___ Data in this exercise

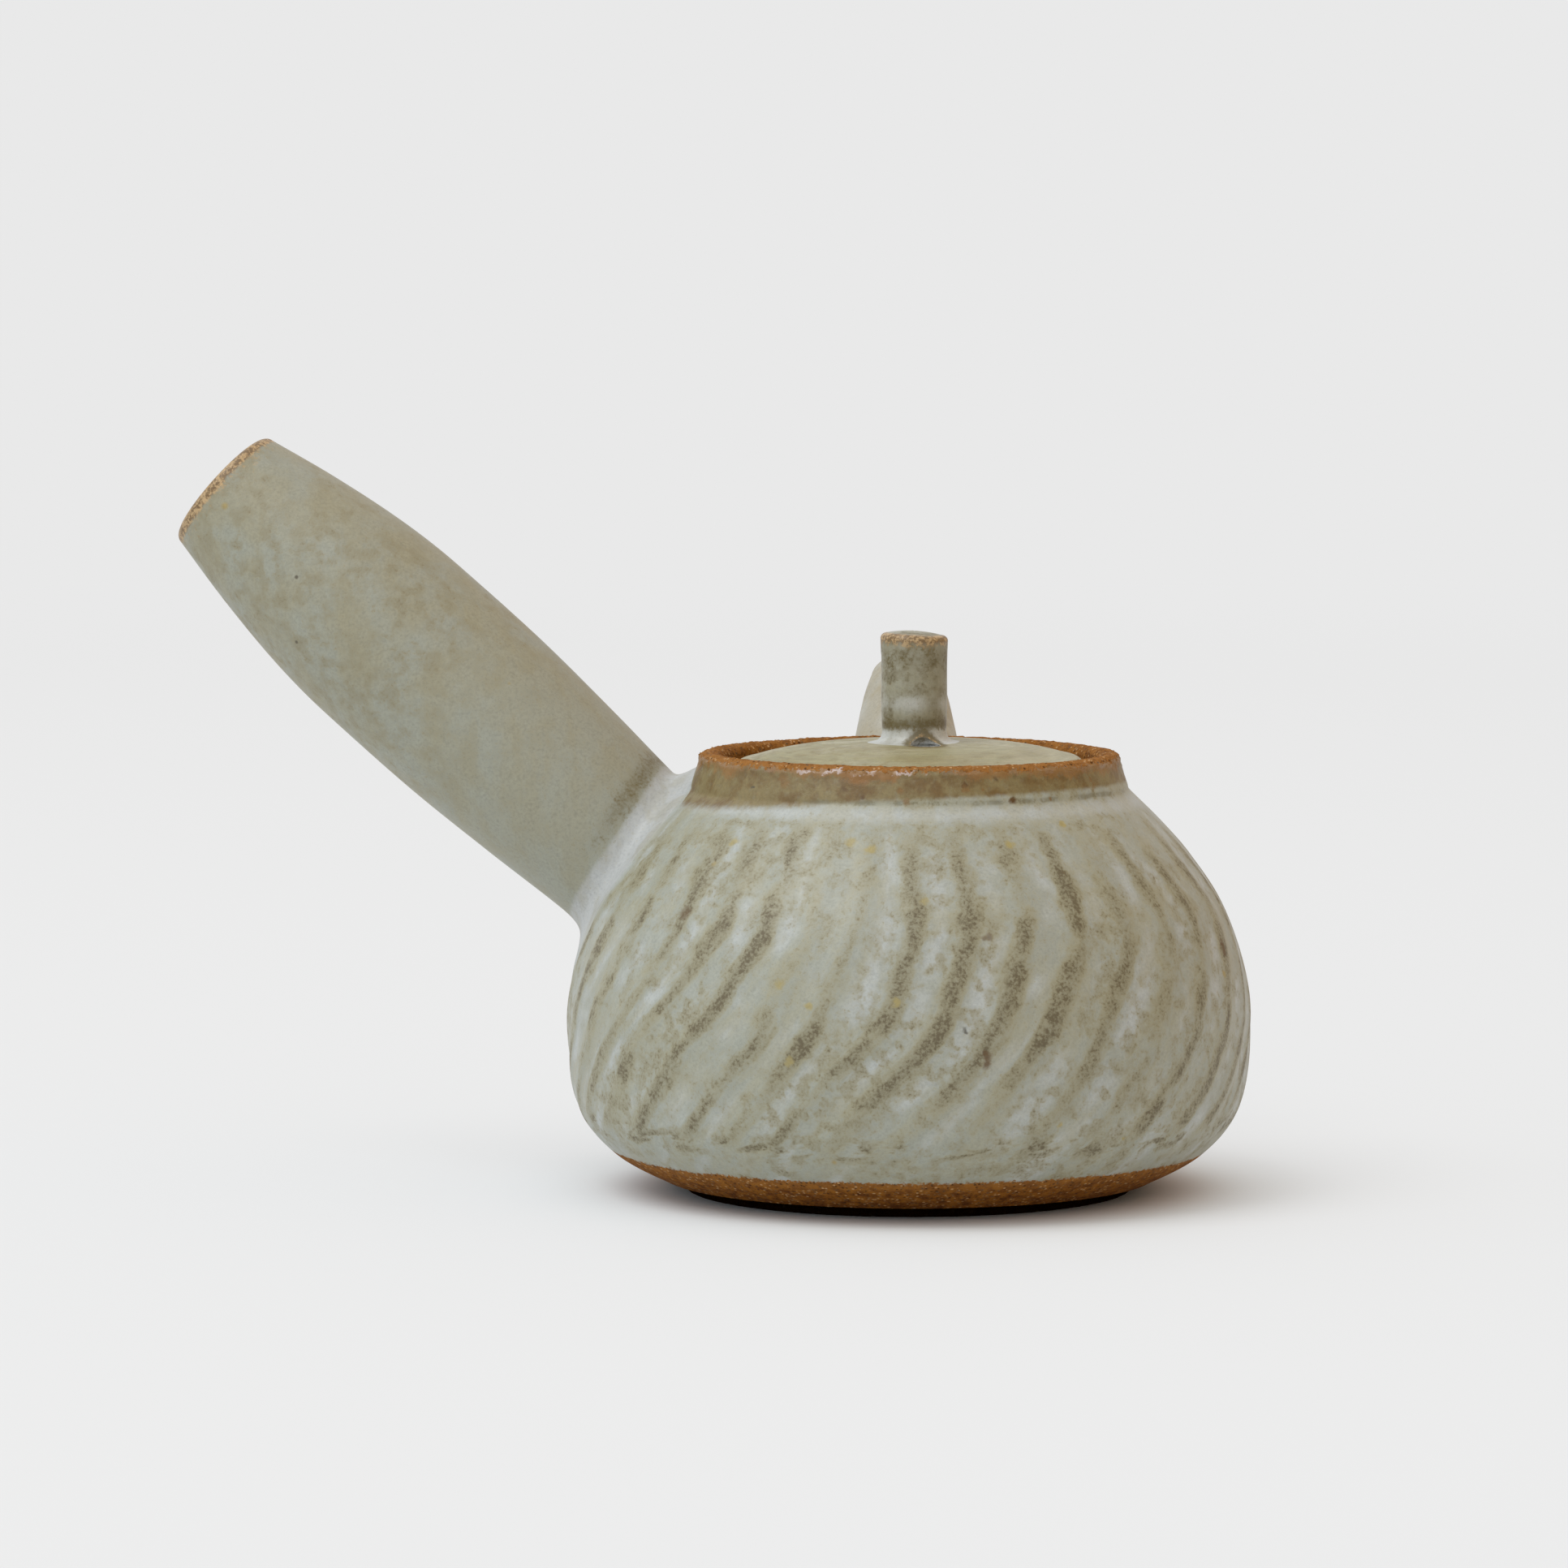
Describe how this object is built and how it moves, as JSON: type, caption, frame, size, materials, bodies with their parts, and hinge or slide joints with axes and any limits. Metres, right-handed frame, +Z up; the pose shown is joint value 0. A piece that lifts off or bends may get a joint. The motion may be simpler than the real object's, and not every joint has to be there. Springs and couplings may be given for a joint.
{
  "type": "side-handle teapot",
  "caption": "Round fluted stoneware teapot with a hollow side handle leaning up and out, a short spout at right angles to it and a sunk lid with a small knob.",
  "frame": {"origin": "middle of the flat foot, on the surface the pot stands on", "axes": "+Z up along the pot's own axis, +Y towards the spout, -X towards the side handle"},
  "size_m": [0.1738, 0.135, 0.12],
  "materials": {
    "streaked_glaze": "satin",
    "pale_glaze": "satin",
    "pooled_glaze": "satin",
    "lid_glaze": "satin"
  },
  "bodies": {
    "pot": {"pot_body": "streaked_glaze", "handle": "pale_glaze", "handle_joint_coil": "pooled_glaze", "spout": "pale_glaze", "spout_joint_coil": "pooled_glaze", "strainer": "pale_glaze"},
    "lid": {"lid": "lid_glaze", "knob": "pale_glaze", "knob_joint_coil": "pooled_glaze"}
  },
  "joints": [
    {"name": "lid_lift", "type": "slide", "parent": "pot", "child": "lid", "axis": [0, 0, 1], "range_m": [0, 0.066]}
  ]
}
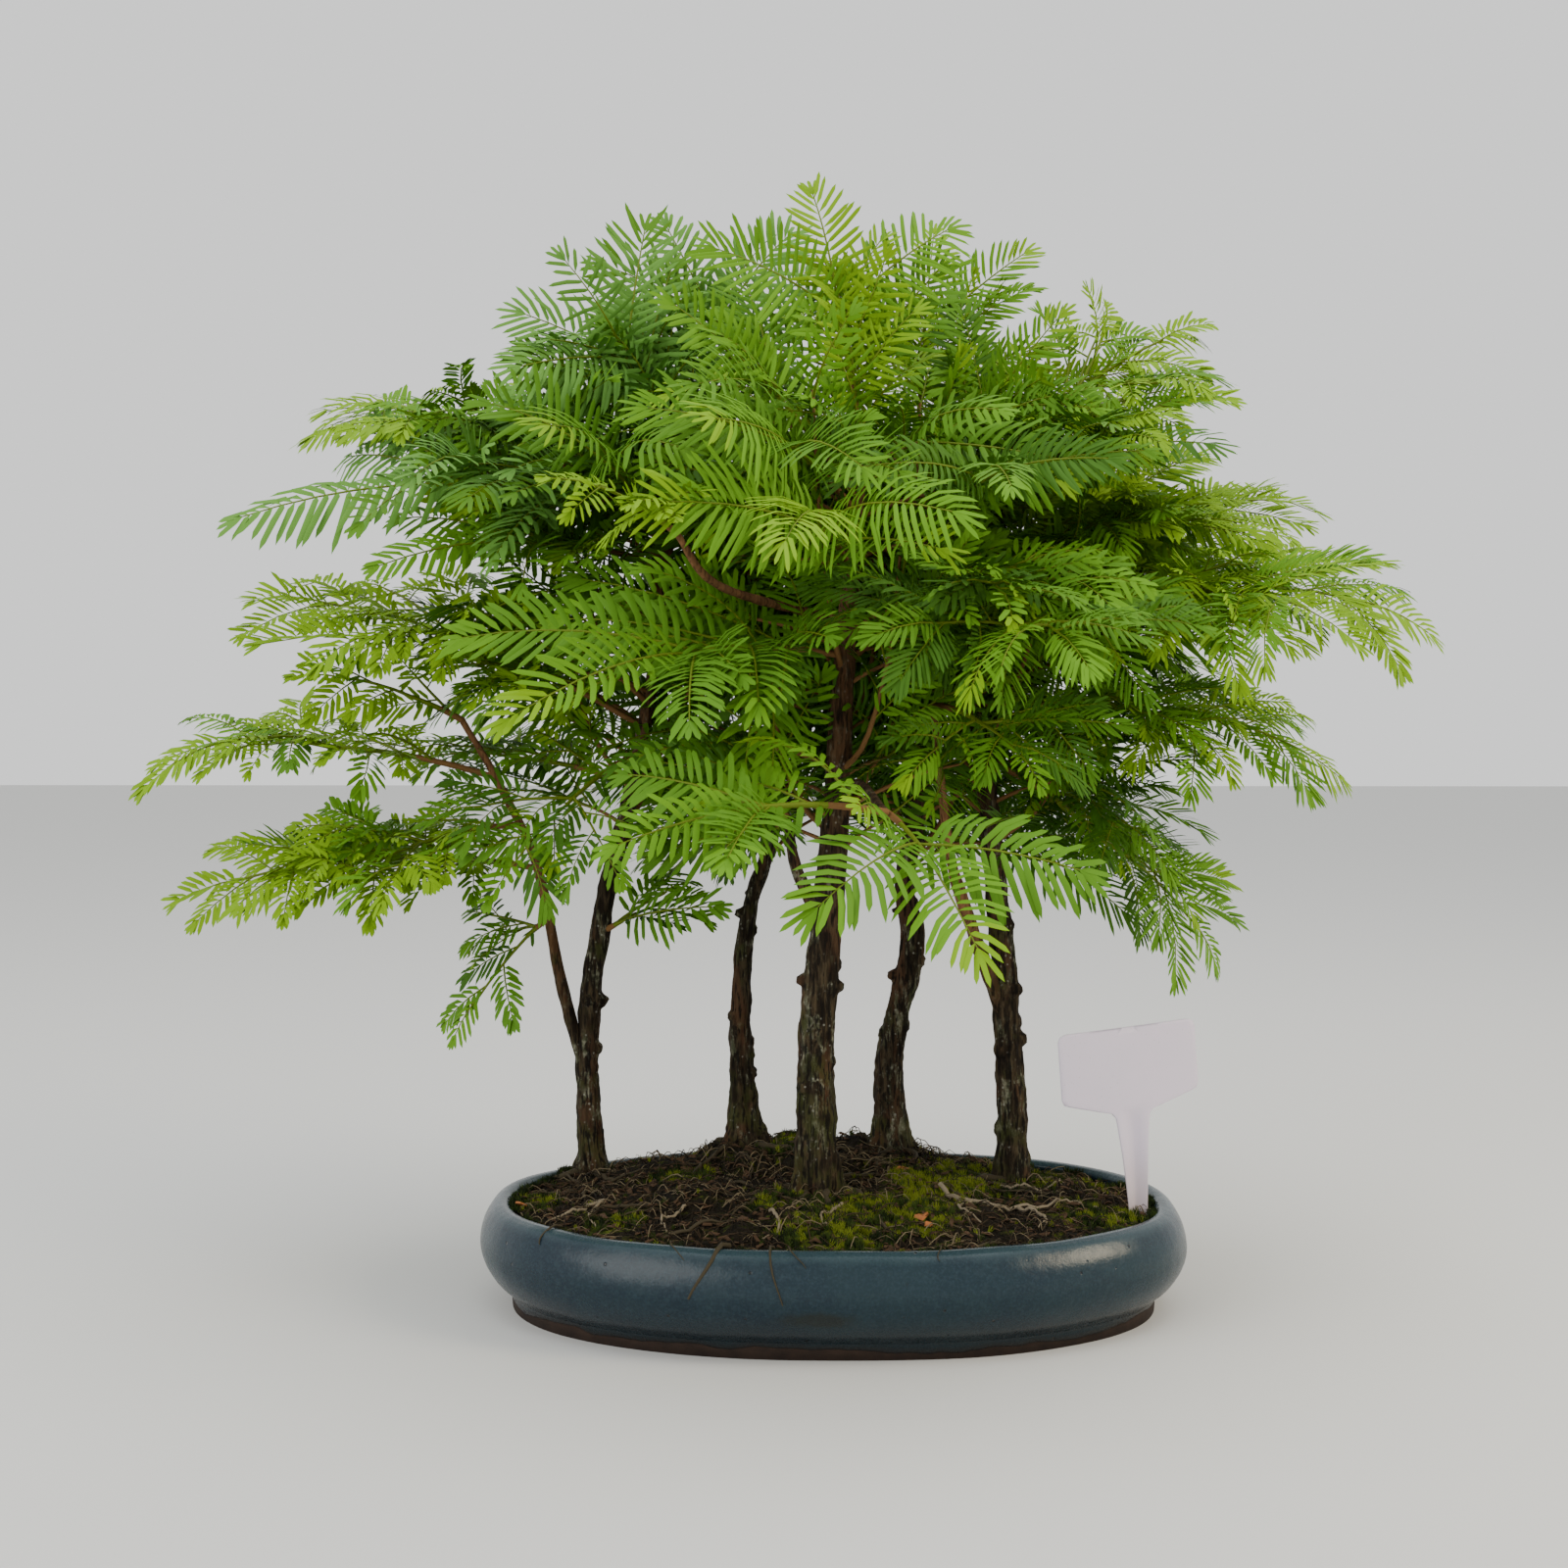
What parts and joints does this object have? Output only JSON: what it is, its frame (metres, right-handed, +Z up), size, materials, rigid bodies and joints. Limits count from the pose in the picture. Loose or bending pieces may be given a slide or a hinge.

______

Nothing should be left out: repeat all of the data exactly.

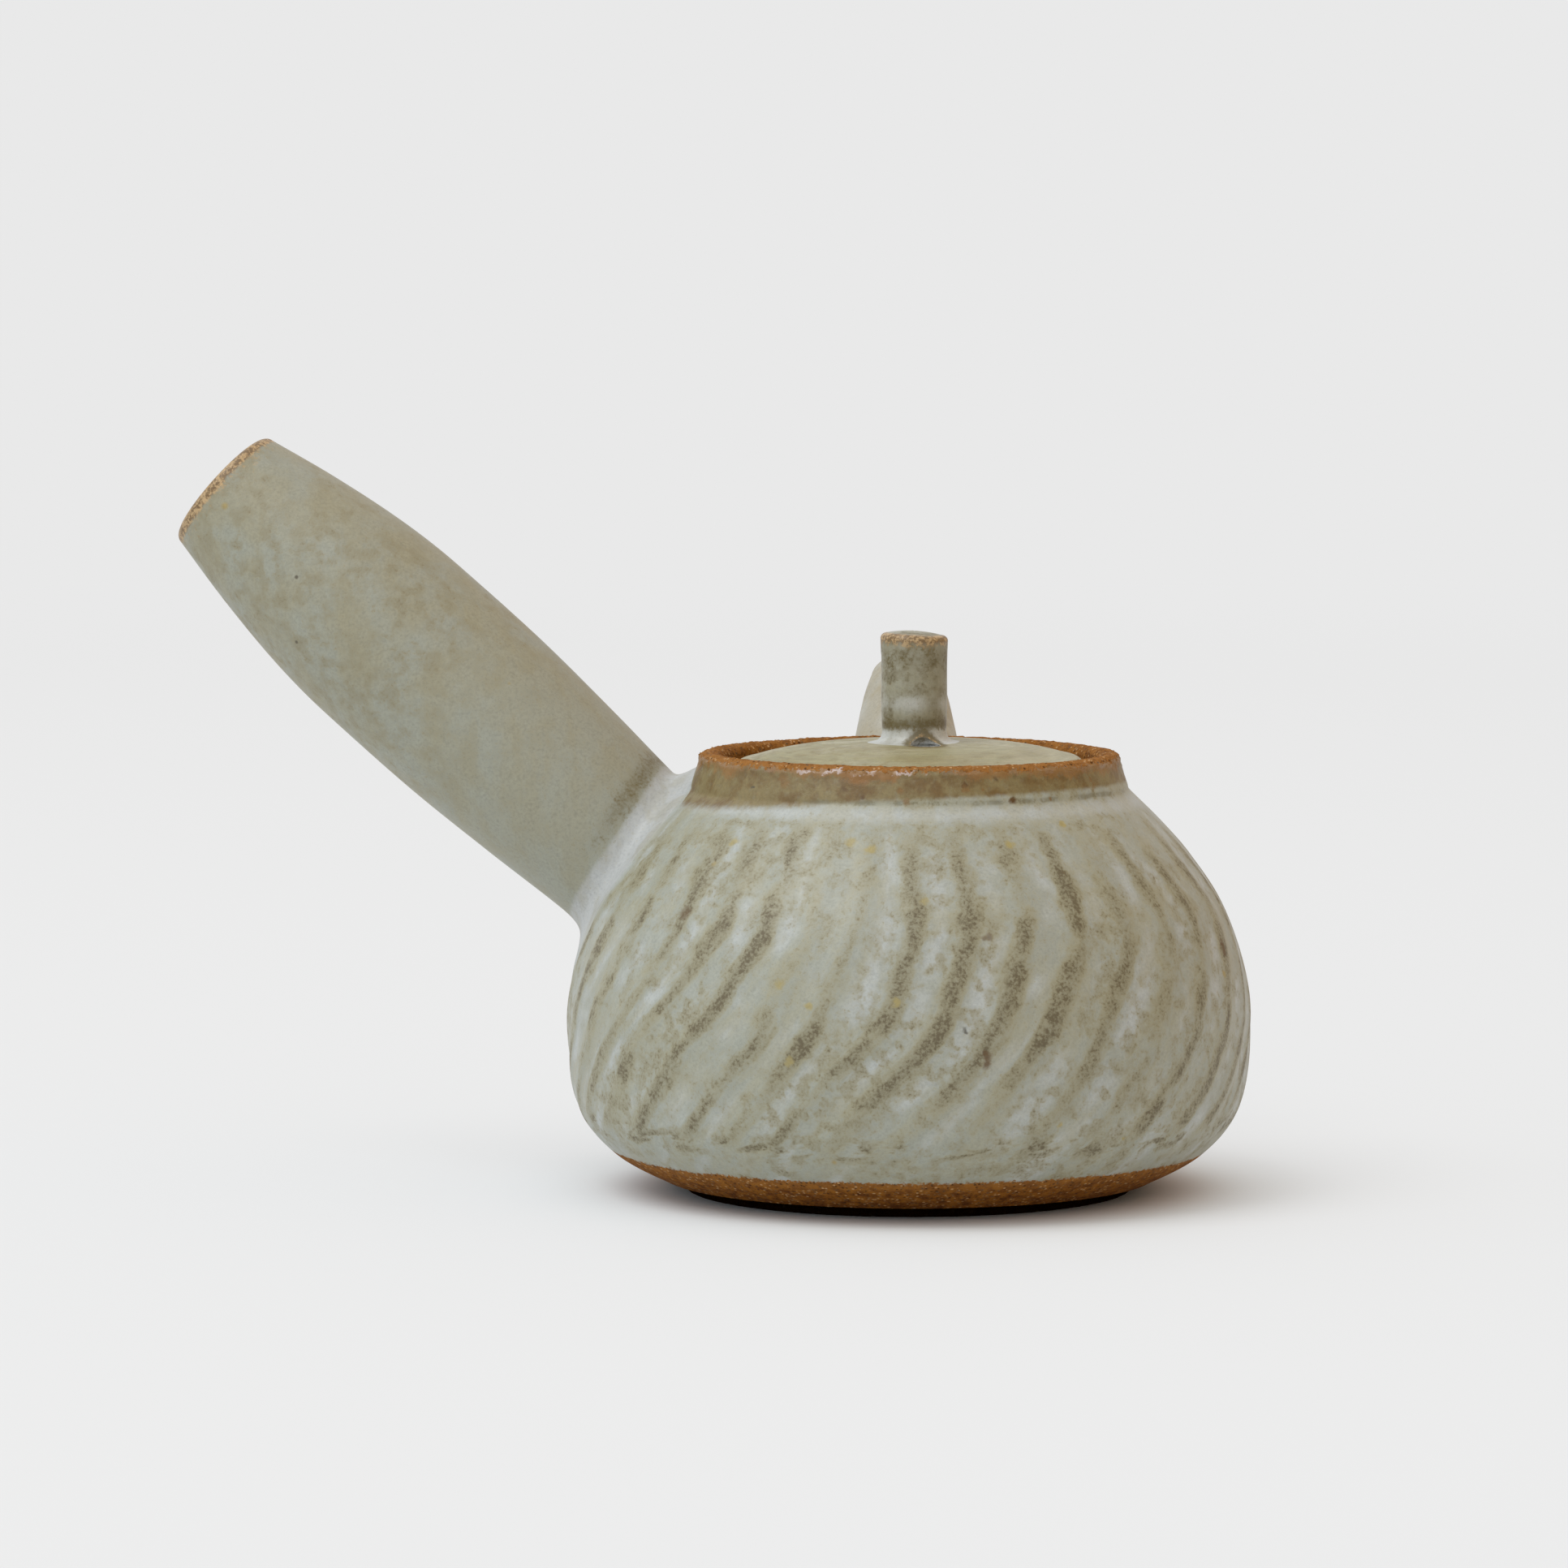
Describe how this object is built and how it moves, as JSON: type, caption, frame, size, materials, bodies with their parts, and hinge or slide joints with axes and any limits. Metres, right-handed frame, +Z up; the pose shown is joint value 0. A piece that lifts off or bends may get a joint. The motion may be simpler than the real object's, and not every joint has to be there. Springs and couplings may be given for a joint.
{
  "type": "side-handle teapot",
  "caption": "Round fluted stoneware teapot with a hollow side handle leaning up and out, a short spout at right angles to it and a sunk lid with a small knob.",
  "frame": {"origin": "middle of the flat foot, on the surface the pot stands on", "axes": "+Z up along the pot's own axis, +Y towards the spout, -X towards the side handle"},
  "size_m": [0.1738, 0.135, 0.12],
  "materials": {
    "streaked_glaze": "satin",
    "pale_glaze": "satin",
    "pooled_glaze": "satin",
    "lid_glaze": "satin"
  },
  "bodies": {
    "pot": {"pot_body": "streaked_glaze", "handle": "pale_glaze", "handle_joint_coil": "pooled_glaze", "spout": "pale_glaze", "spout_joint_coil": "pooled_glaze", "strainer": "pale_glaze"},
    "lid": {"lid": "lid_glaze", "knob": "pale_glaze", "knob_joint_coil": "pooled_glaze"}
  },
  "joints": [
    {"name": "lid_lift", "type": "slide", "parent": "pot", "child": "lid", "axis": [0, 0, 1], "range_m": [0, 0.066]}
  ]
}
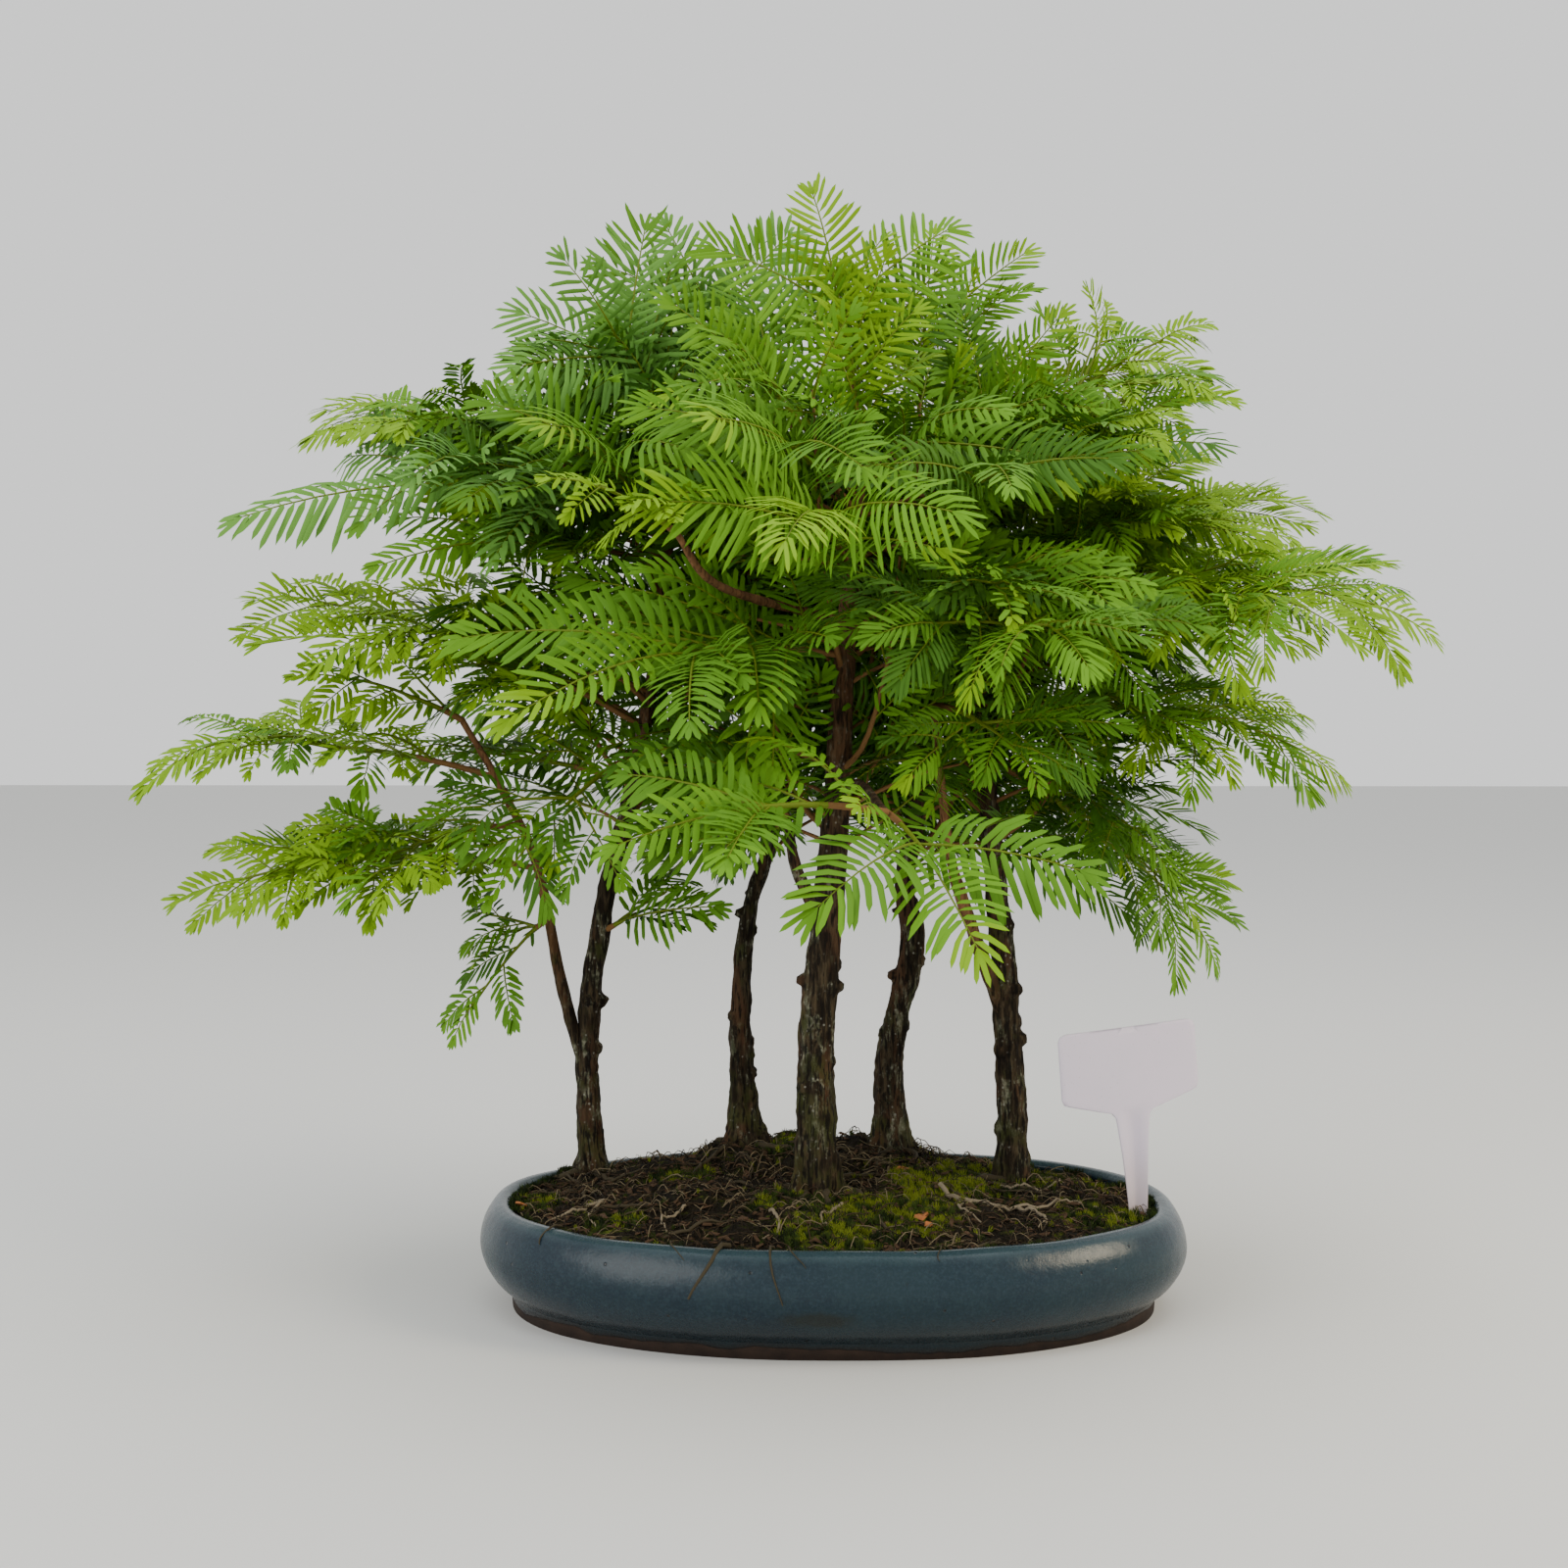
What parts and joints does this object have? Output only JSON: what it is, its frame (metres, right-handed, +Z up), size, materials, rigid bodies and joints. Limits count from the pose in the picture. Loose or bending pieces may be given a slide or a hinge.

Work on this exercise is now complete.